A fire was smoldering just under the surface as Governor John Kasich’s voice cut sharply when talking about the need for the community to treat the surviving children of Judy Malinowski with love.
It was emotional and we would learn why later.
At the time, it started off like any other bill being signed into law, with the lawmakers and proponents responsible for crafting and pushing it through the legislature saying a few words.
Then both of Judy’s daughters read from comments they prepared themselves in advance.
Madison, who just turned 10 years old yesterday, gave her statement from the chair the governor usually sits in to turn legislation into law.
Afterward, Governor Kasich joined her on the chair. He was flanked by the girl’s older sister to his right.
“I didn’t really want to be part of this ceremony,” started Kasich. “Because, you know, you don’t want to be at a public event with a situation this tragic and think you have some great words, or whatever.”
What was there to say? The two girls lost their mother to a horrific act.
Judy Malinowski was doused with gasoline and set on fire by her ex-boyfriend.
She survived in the hospital for two years; long enough to see a new law crafted in her name.
Had she held on just a few more hours, she would have seen it pass unanimously.

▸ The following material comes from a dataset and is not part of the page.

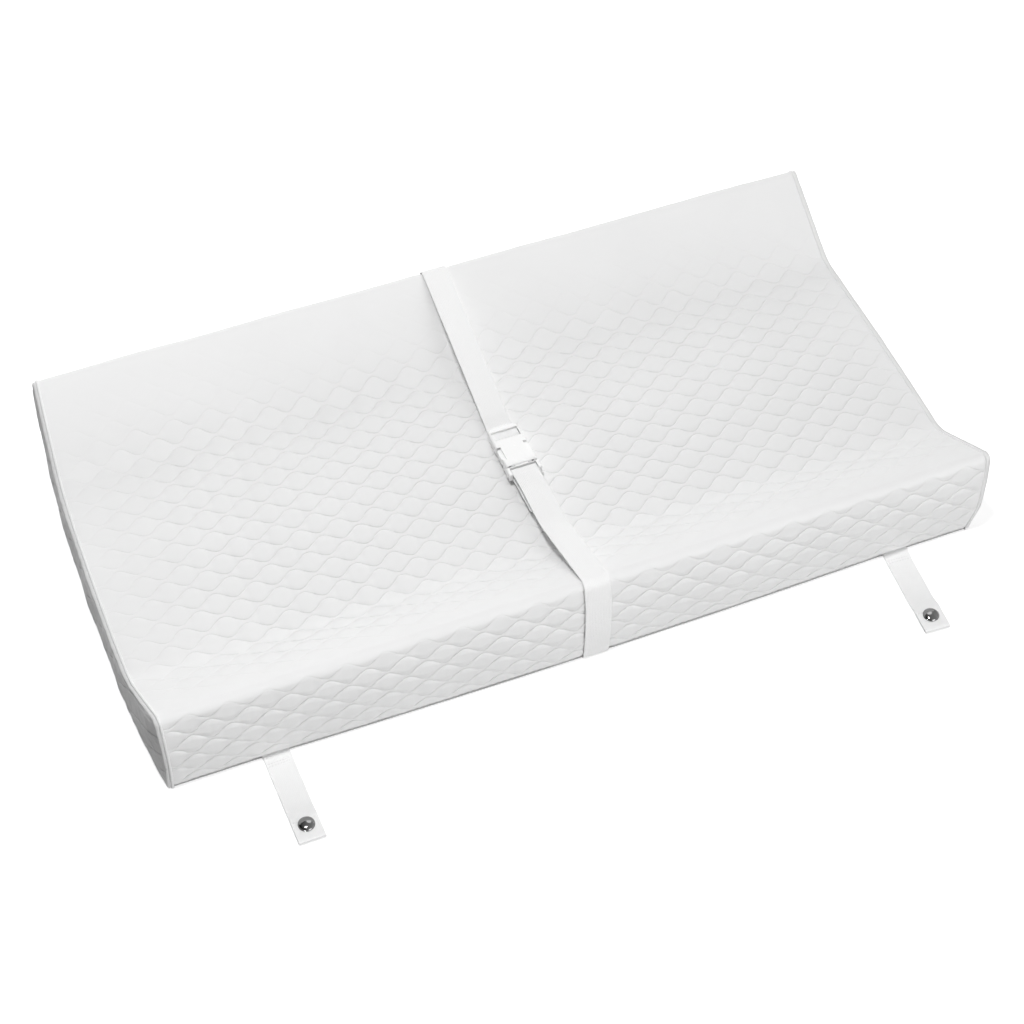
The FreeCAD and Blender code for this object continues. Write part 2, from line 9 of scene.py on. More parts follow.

Back in the Lincoln room, something was bothering Kasich; weighing heavily on his mind.
After several minutes of talking about how the community and the schools needed to show love to the girls, he called on parents to talk to their children about showing love to other kids.
Afterward, Madison revealed that other kids had been bullying the girls in school by making fun of their mother.
The girl’s grandmother Bonnie Bowes cares for the children now. She was with them at the signing and in the room when they met with Governor Kasich beforehand.
“He shared some personal experiences of his life with the girls that really, I think, brought some closure to the girls; but also will help them heal,” said Bowes.
Governor Kasich officially signed Judy’s about three weeks after she died.
It increases the jail sentence for using an accelerant like gasoline to injure someone.
The law goes into effect in a few weeks.